Read the NY Times review by A. O. Scott, November 17, 2011 >>>
Sources: firstrunfeatures.com/eames, accessed October 1, 2012
4. Maya Lin: A Strong Clear Vision
Director: Freida Lee Mock
Year: 1995
Running Time: 83 minutes
Awards: Academy Award for Best Documentary Feature
The film traces the journey of Maya Lin, architect and sculptor, in her formative years -- in the decade following her winning design for the Vietnam Memorial Wall.
5. Sir John Soane: An English Architect, An American Legacy
Director: Murray Grigor
Year: 2005
Running Time: 62 minutes
Creativity rarely exhists in a vacuum. Architects pass ideas to the next generation. The influences of Englishman John Soane, 1753–1837, are brought to light by a new era of American architects, including Philip Johnson, Robert A. M. Stern, Robert Venturi, Denise Scott Brown, Richard Meier, Henry Cobb, and Michael Graves.
Checkerboard Films has created another intelligent film about architecture.
6. Rem Koolhaas: A Kind of Architect
Directors: Markus Heidingsfelder and Min Tesch
Year: 2008
Running Time: 97 minutes
Dutch-born Rem Koolhaas, 2000 Pritzker Architecture Prize winner, has always worked "in areas beyond the realm of architecture such as media, politics, renewable energy and fashion." This film captures him as a thinker, visionary, and "a kind of architect."
Source: OMA Website, accessed October 1, 2012.
7. Philip Johnson: Diary of an Eccentric Architect
Director: Barbara Wolf
Year: 1996
Running Time: 56 minutes>
A 47-acre campus estate in New Canaan, Connecticut is the home of Philip Johnson's eccentricity. Born in Cleveland, Ohio in July 8, 1906, Johnson was a 90-year-old man when this film was made. He had completed his skyscrapers -- the Seagram Building and the AT&T Building -- and it was the simplicity of a Connecticut Glass House that gave him the most joy.
Source: Checkerboard Film Foundation, accessed October 1, 2012
8. Sketches of Frank Gehry
Director: Sydney Pollack
Year: 2005
Running Time: 83 minutes
It's been widely reported that Frank O. Gehry asked his Hollywood director friend Sydney Pollack to make this movie. Can a filmmaker fairly document a friend's life? Probably not. But friendship can reveal other characteristics, as does this, the last work filmed by Pollack.
Read a Review at About.com >>
Read the NY Times review by A. O. Scott, May 12, 2006 >>>
9. Antonio Gaudi
Director: Japanese filmmaker Hiroshi Teshigahara
Year: 1984
Running Time: 72 minutes
The life of Spanish architect Antoni Gaudí spanned two centuries of incredible growth and innovation in building design.
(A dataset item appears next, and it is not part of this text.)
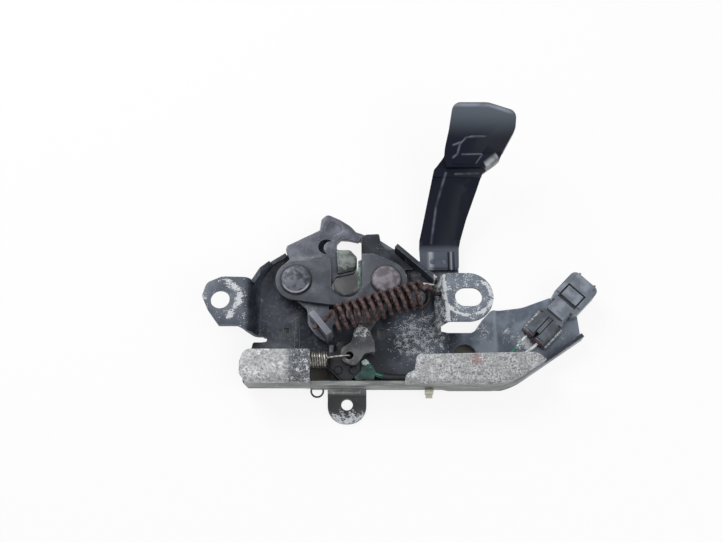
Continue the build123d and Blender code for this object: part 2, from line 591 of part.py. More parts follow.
def plug_box(u0, u1, half_v, z0, z1):
    """A block in the plug's frame, z measured from the plug's axis."""
    return Pos((u0 + u1) / 2, 0, (z0 + z1) / 2) * Box(u1 - u0, 2 * half_v, z1 - z0)


def barrel(v, radius, u0, u1):
    return Pos((u0 + u1) / 2, v, 0) * Rot(0, 90, 0) * Cylinder(radius, u1 - u0)


def connector_retainer():
    """Rear block with two round barrels for the wire seals, ribbed along its top."""
    block = plug_box(1.5, RETAINER_END, 6.3, -4.6, 0)
    for v in (-BARREL_V, BARREL_V):
        block += barrel(v, BARREL_R, 0, RETAINER_END)
        block += Pos(0, v, 0) * plug_box(1.0, RETAINER_END, 1.7, 0, 4.0)
    block += plug_box(3.0, RETAINER_END, 1.0, 0, 3.6)
    block += plug_box(RETAINER_END - 1.6, RETAINER_END, 6.3, -4.6, 4.2)
    for v in (-BARREL_V, BARREL_V):
        block -= barrel(v, SEAL_R, -1, SEAL_END)
        block -= barrel(v, TERMINAL_R, SEAL_END - 1, RETAINER_END + 1)
    return plug_place(block)


def connector_housing():
    """Two-way plug housing: neck with its flat tongue, square head and the latch window."""
    body = plug_box(RETAINER_END, 21, 5.4, -4.6, 3.4)
    body += plug_box(15.2, LATCH_START - 1.9, 4.9, 2.4, 5.0)
    head_start = plug_box(HEAD_START, HEAD_START + 4, HEAD_HALF - 0.4, -5.0, 4.6)
    head_plan = outline(
        (HEAD_START - 3, -HEAD_HALF + 1.6, 1), (HEAD_START, -HEAD_HALF, 1.2), (PLUG_LENGTH, -HEAD_HALF, 3.0),
        (PLUG_LENGTH, HEAD_HALF, 3.0), (HEAD_START, HEAD_HALF, 1.2), (HEAD_START - 3, HEAD_HALF - 1.6, 1),
    )
    body += head_start + prism(head_plan, -5.0, 5.0)
    for side in (-1, 1):
        body += Pos(0, side * 6.3, 0) * plug_box(HEAD_START + 1, PLUG_LENGTH - 3.0, 1.0, 5.0, 5.9)
        body += Pos(0, side * 4.6, 0) * plug_box(PLUG_LENGTH - 0.5, PLUG_LENGTH + 0.9, 0.5, 2.6, 4.4)
    body += plug_box(LATCH_END + 0.8, PLUG_LENGTH - 0.8, 5.3, 5.0, 5.7)
    gap = plug_box(LATCH_START - 1.7, LATCH_END + 0.7, 5.3, 3.6, 8)
    latch = plug_box(LATCH_START, LATCH_END, 4.5, 3.0, 5.8)
    body = body - gap + latch
    body -= plug_box(28, 45, 5.9, -3.6, 2.8)
    for v in (-BARREL_V, BARREL_V):
        body -= barrel(v, TERMINAL_R, 12, 29)
    return plug_place(body)


def connector_seals():
    seals = []
    for v in (-BARREL_V, BARREL_V):
        seal = barrel(v, SEAL_R, -0.6, SEAL_END) - barrel(v, LEAD_R, -2, 20)
        seals.append(plug_place(seal))
    return seals


def connector_terminals():
    """Two flat blades that stand in the plug's mouth, on round crimped shanks."""
    blades = []
    for v in (-BARREL_V, BARREL_V):
        blade = Pos(31.0, v, 0) * Box(8.0, 1.5, 0.64) + barrel(v, TERMINAL_R, SEAL_END, 27.2)
        blades.append(plug_place(blade))
    return blades


def connector_clip():
    """Moulded foot between plug and arm, with a stud in the arm's hole."""
    foot = plug_box(CLIP_U - 10.4, CLIP_U + 2.0, 7.5, -6.2, -4.6)
    for side in (-1, 1):
        foot += Pos(0, side * 7.0, 0) * plug_box(CLIP_U - 10.4, CLIP_U + 2.0, 0.5, -4.6, -2.6)
    stud = Pos(CLIP_U, 0, -7.2) * Cylinder(CLIP_STUD_R, 2.0)
    return plug_place(foot + stud)


def lead_points(side):
    """The route of one lead, from the switch's sealing block to its terminal in the plug."""
    entry = plug_place(Pos(-4.5, side * BARREL_V, 0)).position
    seal = plug_place(Pos(SEAL_END, side * BARREL_V, 0)).position
    shared = [(x, y, z + side * LEAD_OFFSET) for x, y, z in LEAD_ROUTE]
    spread = (79.6, -35.4, 3.6 + LEAD_OFFSET) if side > 0 else (81.4, -37.6, 3.2 - LEAD_OFFSET)
    boot_end = (10.8, -44.1, shared[0][2])
    return [boot_end, *shared, spread, tuple(entry), tuple(seal)]


def corner_radii(points):
    """Arcs as large as their two runs allow."""
    radii = []
    for before, here, after in zip(points, points[1:], points[2:]):
        run_in = Vector(*here) - Vector(*before)
        run_out = Vector(*after) - Vector(*here)
        half_turn = radians(run_in.get_angle(run_out)) / 2
        slope = max(0.01, abs(sin(half_turn) / cos(half_turn)))
        radii.append(0.45 * min(run_in.length, run_out.length) / slope)
    return radii


def lead_wire(side):
    points = lead_points(side)
    return wire(points, corner_radii(points), LEAD_R)


def lead_sleeve():
    """Black sleeve over both leads where they run behind the flange and under its lip."""
    route = [(10.8, -44.1, LEAD_ROUTE[0][2]), *LEAD_ROUTE, (80.5, -36.5, 3.4)]
    radii = corner_radii(route)
    start = Vector(*LEAD_ROUTE[1]) + (Vector(*LEAD_ROUTE[0]) - Vector(*LEAD_ROUTE[1])) * 0.5
    end = Vector(*LEAD_ROUTE[5]) + (Vector(*LEAD_ROUTE[4]) - Vector(*LEAD_ROUTE[5])) * 0.5
    points = [tuple(start), *LEAD_ROUTE[1:5], tuple(end)]
    path = FilletPolyline(*points, radius=radii[1:5])
    first = Plane(origin=path @ 0, z_dir=path % 0)
    tube = sweep(first * Circle(SLEEVE_R), path=path.wire())
    return tube - sweep(first * Circle(SLEEVE_BORE), path=path.wire())


def lead_clip():
    """Cream clip in the bottom edge of the flange."""
    head = Pos(39.8, -53.5, 0.4) * Box(4.0, 2.0, 5.0)
    foot = Pos(39.8, -55.2, -1.2) * Box(3.2, 2.0, 1.8)
    return head + foot


def clip_ring():
    """Small wire loop below the bottom flange."""
    loop = Pos(-13.8, -52.9, -0.8) * Torus(2.9, 0.45)
    return loop


NODES = {
    "base_plate": base_plate,
    "bearing_plate": bearing_plate,
    "left_pivot_rivet": lambda: big_rivet(PIVOT_A, 7.3, 1.7),
    "right_pivot_rivet": lambda: big_rivet(PIVOT_B, 7.1, 2.0),
    "fork_washer": lambda: spacer(PIVOT_A),
    "pawl_washer": lambda: spacer(PIVOT_B),
    "fork_bolt": fork_bolt,
    "fork_jaw_pad": fork_jaw_pad,
    "slot_liner": slot_liner,
    "pawl": pawl,
    "main_spring": main_spring,
    "pawl_spring": pawl_spring,
    "safety_catch": safety_catch,
    "release_handle": release_handle,
    "handle_rivets": handle_rivets,
    "handle_pivot_rivet": handle_pivot_rivet,
    "handle_spring": handle_spring,
    "switch_housing": switch_housing,
    "switch_cover": switch_cover,
    "switch_plunger": switch_plunger,
    "switch_rivets": switch_rivets,
    "switch_boot": switch_boot,
    "wire_green": lambda: lead_wire(1),
    "wire_white": lambda: lead_wire(-1),
    "lead_sleeve": lead_sleeve,
    "lead_clip": lead_clip,
    "clip_ring": clip_ring,
    "connector_housing": connector_housing,
    "connector_retainer": connector_retainer,
    "connector_seals": connector_seals,
    "connector_terminals": connector_terminals,
    "connector_clip": connector_clip,
}


def main():
    os.makedirs("parts", exist_ok=True)
    for name, make in NODES.items():
        made = make()
        pieces = made if isinstance(made, list) else [made]
        solids = [solid for piece in pieces for solid in piece.solids()]
        whole = Compound(children=solids) if len(solids) > 1 else solids[0]
        export_step(whole, f"parts/{name}.step")


if __name__ == "__main__":
    main()
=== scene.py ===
import json
from math import cos, pi, radians, sin

import bpy
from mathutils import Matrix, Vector


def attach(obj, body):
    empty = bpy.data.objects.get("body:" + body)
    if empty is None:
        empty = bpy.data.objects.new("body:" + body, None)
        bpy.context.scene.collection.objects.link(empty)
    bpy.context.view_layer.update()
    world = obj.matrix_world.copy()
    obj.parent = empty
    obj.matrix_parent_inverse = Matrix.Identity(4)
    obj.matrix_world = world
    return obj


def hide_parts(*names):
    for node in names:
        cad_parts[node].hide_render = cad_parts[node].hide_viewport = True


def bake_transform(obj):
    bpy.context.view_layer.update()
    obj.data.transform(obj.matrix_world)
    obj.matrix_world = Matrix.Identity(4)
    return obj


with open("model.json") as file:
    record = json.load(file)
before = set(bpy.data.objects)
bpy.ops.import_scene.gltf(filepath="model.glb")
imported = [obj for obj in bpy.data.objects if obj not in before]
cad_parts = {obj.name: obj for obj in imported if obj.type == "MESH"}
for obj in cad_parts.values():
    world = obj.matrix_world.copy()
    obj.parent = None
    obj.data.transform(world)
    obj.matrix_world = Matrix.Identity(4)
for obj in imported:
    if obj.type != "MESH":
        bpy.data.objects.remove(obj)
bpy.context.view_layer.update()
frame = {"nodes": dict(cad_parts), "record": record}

MM = 0.001

# The body and the material slot of each node, from the record
NODE_BODY = {node: body for body, nodes in frame["record"]["behaviour"]["bodies"].items() for node in nodes}
NODE_SLOT = {part["node"]: part["material_slot"] for part in frame["record"]["subparts"]}

# Axes by number, and sockets of the Mix node, whose names are the same for every kind of value
X, Y, Z = 0, 1, 2
MIX_SHARE, MIX_VALUE_A, MIX_VALUE_B, MIX_COLOUR_A, MIX_COLOUR_B, MIX_COLOUR_OUT = 0, 2, 3, 6, 7, 2

# Places on the latch that its looks need, in millimetres in the part's own frame
FLOOR_Z = -5.0
LEFT_PIVOT = (-24.5, 0, 0)
RIGHT_PIVOT = (19.5, 0, 0)
LEFT_EAR_HOLE = (-60.4, -11.6, 0)
RIGHT_EAR_HOLE = (58.9, -10.3, 0)
ARM_HOLE = (57.6, -32, 0)
LEFT_WINDOW = (-11, -44, 0)

# Main spring: its coil, the hole in the fork's bent-up arm, the way that this arm faces, and the hole in
# the right wall
MAIN_START = Vector((-5.6, -22.2, 17.6))
MAIN_END = Vector((36.8, -9.2, 16.6))
MAIN_COIL_R = 5.9
MAIN_WIRE_R = 1.1
MAIN_TURNS = 12
FORK_EYE = Vector((-12.0, -24.9, 17.6))
FORK_ARM_FACING = radians(51.6)
WALL_EYE = Vector((46.6, -7.4, 9.8))

# Pawl spring: its coil and the hole in the pawl's lever
PAWL_START = Vector((-16.8, -40.2, 9.6))
PAWL_END = Vector((-8.9, -40.2, 9.6))
PAWL_COIL_R = 3.6
PAWL_WIRE_R = 0.5
PAWL_TURNS = 7
PAWL_EYE = Vector((1.7, -38.2, 11.4))

# The photograph's view: the point looked at and the distance in millimetres, the lean back from straight
# above, the width and focal length in pixels, the sensor in millimetres and the nearest view in metres
VIEW_TARGET = Vector((7.2, 10.0, -5.0))
VIEW_DISTANCE = 515.0
VIEW_LEAN = radians(20)
PHOTO_WIDTH = 722
PHOTO_FOCAL = 1020.0
SENSOR_WIDTH = 36.0
NEAR_CLIP = 0.01

# Lamps: name, place and size in millimetres, power in watts
LAMPS = (
    ("window_lamp", (-420, 520, 620), 520, 4.2),
    ("fill_lamp", (520, -260, 700), 700, 2.2),
)

# Sky: its strength as light and as it is seen
SKY_LIGHT = 0.55
SKY_SEEN = 1.0

# White table: its width in metres and the share of its white that is plain to the camera
TABLE_WIDTH = 6.0
TABLE_GLOW = 0.86

# Sharp edges of the CAD pieces: doubles merged below this distance, flats kept whole below one angle and
# edges broken above another
MERGE_DISTANCE = 0.002 * MM
FLAT_ANGLE = radians(1.0)
SHARP_ANGLE = radians(38)

# Width of the broken edges of each piece, in millimetres
SOFTENED_EDGES = {
    "base_plate": 0.25, "bearing_plate": 0.3, "fork_bolt": 0.3, "pawl": 0.3, "release_handle": 0.35,
    "safety_catch": 0.25, "fork_jaw_pad": 0.35, "slot_liner": 0.25, "left_pivot_rivet": 0.3,
    "right_pivot_rivet": 0.3, "connector_housing": 0.25, "connector_retainer": 0.25, "connector_clip": 0.2,
    "switch_housing": 0.25, "switch_cover": 0.2, "switch_boot": 0.4, "lead_clip": 0.3, "handle_rivets": 0.2,
}


# Camera and lamps

def place_camera():
    """Puts the camera where the photograph was taken from."""
    bpy.ops.object.camera_add()
    camera = bpy.context.object
    camera.name = "bench_camera"
    back = Vector((0, -sin(VIEW_LEAN), cos(VIEW_LEAN)))
    camera.location = (VIEW_TARGET + back * VIEW_DISTANCE) * MM
    camera.rotation_euler = (VIEW_LEAN, 0, 0)
    camera.data.sensor_width = SENSOR_WIDTH
    camera.data.lens = SENSOR_WIDTH * PHOTO_FOCAL / PHOTO_WIDTH
    camera.data.clip_start = NEAR_CLIP
    bpy.context.scene.camera = camera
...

From his birth in 1852, before the height of the industrial revoltuion, until his death in 1926, with La Sagrada Familia cathedral in Barcelona still unfinished, Gaudi's influence on Gothic modernism is felt even today.
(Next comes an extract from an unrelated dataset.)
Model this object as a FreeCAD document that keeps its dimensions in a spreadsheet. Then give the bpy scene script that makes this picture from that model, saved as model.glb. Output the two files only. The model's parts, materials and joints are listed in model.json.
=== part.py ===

The two-disc DVD set Criterion Collection includes additional background information, including Antoni Gaudi: God's Architect, a one-hour BBC Visions of Space documentary by director Ken Russell.
10. My Architect
Director: Nathaniel Kahn
Year: 2003
Running Time: 116 minutes
Do you know what your Dad did when he went to work? Director Nathaniel Kahn took five years to figure out his father's life. Nate is the only son of American architect Louis Kahn, but he is not the son of Louis Kahn's wife. Nate's mother, landscape architect Harriet Pattison, worked in Kahn's office. Subtitled A Son's Journey, Nate's film explores his father's personal and professional legacy with love and heartbreak.
Read a Review on About.com >>>
Official website at www.myarchitectfilm.com/ >>>
11. The World of Buckminster Fuller
Director: Robert Snyder
Year: 1971
Running Time: 80 minutes
The visionary Richard Buckminster Fuller has been called a philosopher, poet, engineer, inventor, and architect of the future. Academy Award winning director Robert Snyder examines the influential life of the master of the geodesic dome.
12. Frank Lloyd Wright
Directors: Ken Burns and Lynn Novick
Year: 2004
Running Time: 178 minutes
Some would argue that filmmaker Ken Burns is as famous as architect Frank Lloyd Wright. In this PBS Home Video, the masterful Burns explores Wright's life and works.